Va pasando el año del aniversario de César González-Ruano y tenía yo pendiente dedicarle un artículo, querido lector, como diría él en sus columnas, en aquel estilo característico de cuando los periódicos olían a tinta. Lo tenía en mente, pero no encontraba el momento. Pasó la fecha concreta (nació la víspera del Carnaval de 1903, lo que ya quizá anticipaba algo sobre su personalidad) y luego muchas otras fechas, hasta que por fin he decidido ponerme manos a la obra reuniendo mi «recado de escribir» (otra alusión ruanesca), no tanto para hablar de su vida llena de sombras, algunas muy, pero que muy negras, sino de su obra, que, aunque no absuelve al escritor, se merece un juicio aparte. Porque Ruano, hoy entre maldito y desconocido, fue durante décadas, seguramente, el articulista más leído de la prensa española, y sería uno de los santos patronos de los que hacemos esto, de haber tenido algo de santo.
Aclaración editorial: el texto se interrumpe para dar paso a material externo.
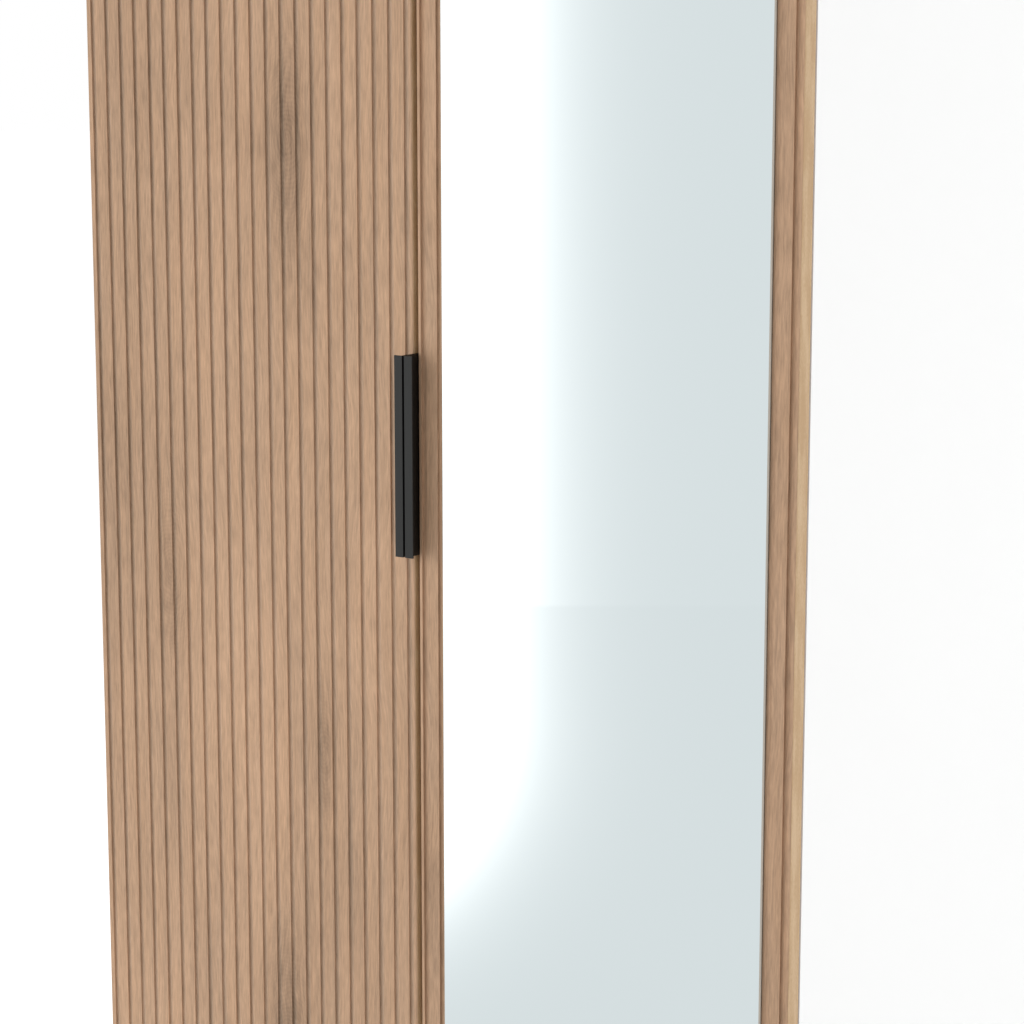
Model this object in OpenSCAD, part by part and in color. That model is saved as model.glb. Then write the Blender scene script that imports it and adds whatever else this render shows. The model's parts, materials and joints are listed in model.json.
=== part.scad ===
// Two-door wardrobe with a ribbed door, a mirror door and edge-pull handles.
// Origin: centre of the footprint on the floor. +X is to the right, +Y to the back, +Z up.

/* [Overall] */
// Width over the side panels
overall_w = 768; // [600:1:900]
// Height from the floor to the top of the top panel
overall_h = 1970; // [1800:1:2200]
// Depth of the side panels
carcass_d = 510; // [420:1:600]
// Thickness of the side, top, base and shelf boards
board_t = 18; // [16:0.5:22]

/* [Carcass] */
// Height of the plinth under the base board
plinth_h = 80; // [60:1:120]
// Setback of the front plinth from the side panels' front edges
plinth_setback = 25; // [15:1:50]
// Height of each glide under the side panels
glide_h = 5; // [3:0.5:10]
// Radius of each glide
glide_r = 7; // [5:0.5:7.5]
// Distance of the glides from the side panels' front and rear edges
glide_inset = 40; // [25:1:80]
// Distance from the upper shelf's underside to the top of the side panels
shelf_drop = 302; // [250:1:400]
// Thickness of the back panels
back_t = 3; // [2.5:0.1:4]
// Setback of the back panels from the rear edges
back_setback = 8; // [6:0.5:12]
// Depth of the grooves that hold the back panels
back_groove = 5; // [3:0.5:8]
// Width of the joining strip between the two back panels
joiner_w = 16; // [12:1:24]
// Thickness of the joining strip's walls
joiner_t = 0.8; // [0.6:0.1:1]

/* [Doors] */
// Thickness of each door
door_t = 18; // [16:0.5:22]
// Gap between the doors and the side panels
door_gap = 1.5; // [1.5:0.1:3]
// Gap between the two doors
meeting_gap = 5.1; // [4:0.1:6]
// Gap above the doors
door_top_gap = 3; // [2:0.5:5]
// Height of the doors' lower edges above the underside of the base board
door_lift = 2; // [0:0.5:4]
// Radius of the doors' vertical edges
edge_r = 1.5; // [0.5:0.1:2.5]
// Number of grooves across a door
groove_n = 22; // [16:1:26]
// Width of each groove
groove_w = 5.4; // [3:0.1:6]
// Depth of each groove
groove_d = 2.2; // [1.5:0.1:3]
// Width of the plain strip along the ribbed door's outer edge
outer_strip = 5.5; // [3:0.1:8]
// Width of the plain strip along the ribbed door's meeting edge
inner_strip = 3.5; // [3:0.1:8]
// Number of grooves before the rib that is wider than the others
wide_rib = 4; // [1:1:15]
// Extra width of that rib
wide_extra = 0.9; // [0:0.1:3]

/* [Mirror door] */
// Width of the plain strip at each side of the door
frame_strip = 3.4; // [3:0.1:8]
// Width of the rib at each side of the mirror
frame_rib = 12; // [8:0.5:30]
// Thickness of the mirror
mirror_t = 3.2; // [3:0.1:5]
// Gap between the mirror and the walls of its recess
mirror_gap = 5.5; // [2:0.1:7]
// Height of plain door left above and below the mirror's recess
mirror_margin = 22; // [15:1:60]
// Chamfer along the mirror's front edges
mirror_chamfer = 0.5; // [0.2:0.1:1]

/* [Handles] */
// Length of each handle
handle_len = 180; // [120:1:300]
// Height of the handles' middle above the floor
handle_z = 1060; // [900:1:1200]
// Distance that each handle stands out in front of its door
handle_reach = 18.9; // [15:0.1:30]
// Thickness of the handles' metal
handle_t = 1.4; // [1:0.1:1.5]
// Width of the front lip
lip_w = 8.4; // [7:0.1:12]
// Width of the flange behind the door
flange_w = 16; // [14:0.5:20]
// Number of screws in each handle
handle_screw_n = 3; // [2:1:5]

/* [Hinges] */
// Number of hinges on each door
hinge_n = 4; // [3:1:5]
// Distance from a door's ends to its outer hinges
hinge_inset = 100; // [80:1:200]
// Radius of the cup
cup_r = 17.5; // [15:0.5:17.5]
// Distance from a door's outer edge to the cup
cup_edge = 5; // [4.5:0.1:6]
// Thickness of the cup's steel
cup_t = 0.9; // [0.7:0.1:1]
// Depth of the pivot in front of the door's rear face
pivot_v = 9; // [8.5:0.1:9.5]
// Radius of the hinge pin
pin_r = 1.5; // [1.2:0.1:1.6]
// Radius of the arm's knuckle
knuckle_r = 2.4; // [2.2:0.1:2.5]
// Height of the hinge arm
arm_w = 10; // [8:0.5:12]
// Thickness of the hinge arm
arm_t = 3; // [2.5:0.1:3.2]
// Distance from the side panels' front edges to the mounting plates' screws
plate_setback = 37; // [32:1:45]
// Thickness of the mounting plates' wings
plate_t = 2; // [1.5:0.1:3]
// Width of the mounting plates' wings
plate_w = 16; // [12:0.5:20]
// Height of the mounting plates
plate_h = 48; // [44:1:60]
// Length of the mounting plates' bosses
boss_len = 40; // [30:1:50]
// Width of the mounting plates' bosses
boss_w = 14; // [11:0.5:16]
// Height of the boss that carries the arm
boss_t = 4; // [3:0.1:6]
// Height of the cup's flange
cup_flange_h = 58; // [54:1:64]

/* [Hanging rail] */
// Outer radius of the hanging rail
rail_r = 12.5; // [10:0.5:16]
// Wall of the hanging rail
rail_wall = 1.2; // [0.8:0.1:2]
// Distance from the shelf's underside to the rail's axis
rail_drop = 60; // [45:1:90]

/* [Fixings] */
// Radius of the cam locks
cam_r = 7.4; // [6:0.1:7.4]
// Distance from a board's end to its cam locks
cam_inset = 34; // [30:1:40]
// Distance from a board's front and rear edges to its fixings
fixing_inset = 60; // [45:1:100]
// Radius of the wooden dowels
dowel_r = 4; // [3:0.5:4]
// Length of the wooden dowels
dowel_len = 30; // [25:1:40]
// Distance between the two wall brackets
bracket_gap = 500; // [300:1:600]
// Radius of the wall brackets' bolt holes
bracket_hole_r = 2.75; // [2:0.05:4]

/* [Hidden] */
$fn = 48;
oak = "#BE9D82";
white = "#F4F4F2";
steel = "#B8BABD";
black = "#2A2A2A";

// Small clearances
fit = 0.05;              // around a fixing in its hole
run = 0.3;               // between parts that move past each other
cut = 1;                 // how far a cutter passes its face

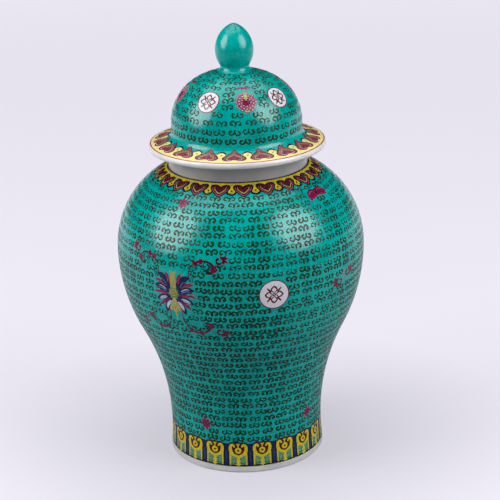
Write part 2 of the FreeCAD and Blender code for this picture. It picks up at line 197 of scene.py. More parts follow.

Digamos que, como sucede tantas veces, el éxito de Ruano consistió en llevarse el bagaje de una profesión a otra. Él se había iniciado como poeta vanguardista en las luces de bohemia de aquel Madrid de los años veinte en el que los escritores buenos, malos y regulares eran náufragos a la deriva en el archipiélago de los cafés literarios. El columnismo era entonces una cosa menor, menor incluso que ahora. Ruano se apuntó a él por razones alimenticias y se las arregló para encontrar una técnica que le permitía escribir algo sobre nada, cualquier cosa sobre cualquier cosa, que es la esencia del columnismo literario («mal asunto quien necesita un buen asunto»). Se puso a ello con las herramientas de la poesía («las calles, ciegas de caballos»), aunque lo hiciese con la formalidad de un pasante de abogado, de 9 a 12 en un café. A veces excesivo, pero muchas otras brillante, su éxito fue enorme, y él lo quiso completar con su personaje: el del dandi encantador y siniestro de porte mefistofélico, tanto que incluso se parecía físicamente al diablo del Fausto de Gounod. Y no solo físicamente: en su paso por la Roma de Mussolini, el Berlín de Hitler, y sobre todo sus años en el París de la ocupación, se dice que hizo cosas terribles, cultivando flores del mal de verdad y no como los versos de Baudelaire, de quien Ruano escribió una biografía.
Pero a César lo que es de César. El éxito, que carece de principios, volvió a premiarle a su regreso a Madrid, donde se convirtió en el columnista mejor pagado de la prensa española. Durante los cincuenta y sesenta podía vérsele diariamente de 9 a 12 en el café Gijón y luego en el Teide, sobre la mesa la pitillera blasonada que le había regalado Alfonso XIII en Roma, escribiendo con un plumín escolar. Dorian Gray, pero al revés: era en él en quién se reflejaban sus pecados, mientras que su prosa permanecía siempre joven y pura. Cuanto más pecaba, mejor escribía, y cuando los excesos se empezaron a cobrar su parte, a veces la mano derecha le temblaba tanto que tenía que sujetarla con la izquierda para escribir. No hay mejor símbolo del escritor en el que conviven dos naturalezas opuestas, este de una mano que fuerza la otra. Hasta que Ruano, que tanto había abusado de la metáfora del cementerio, se murió en 1965 en el sueño, después de que su mujer le quitase las gafas como todas las noches. El artículo que había escrito horas antes se publicó la mañana de su fallecimiento. El último párrafo decía: «Voy creyendo firmemente que todo reside en la costumbre. Y que, muchas veces, la muerte puede consistir en ir perdiendo la costumbre de vivir».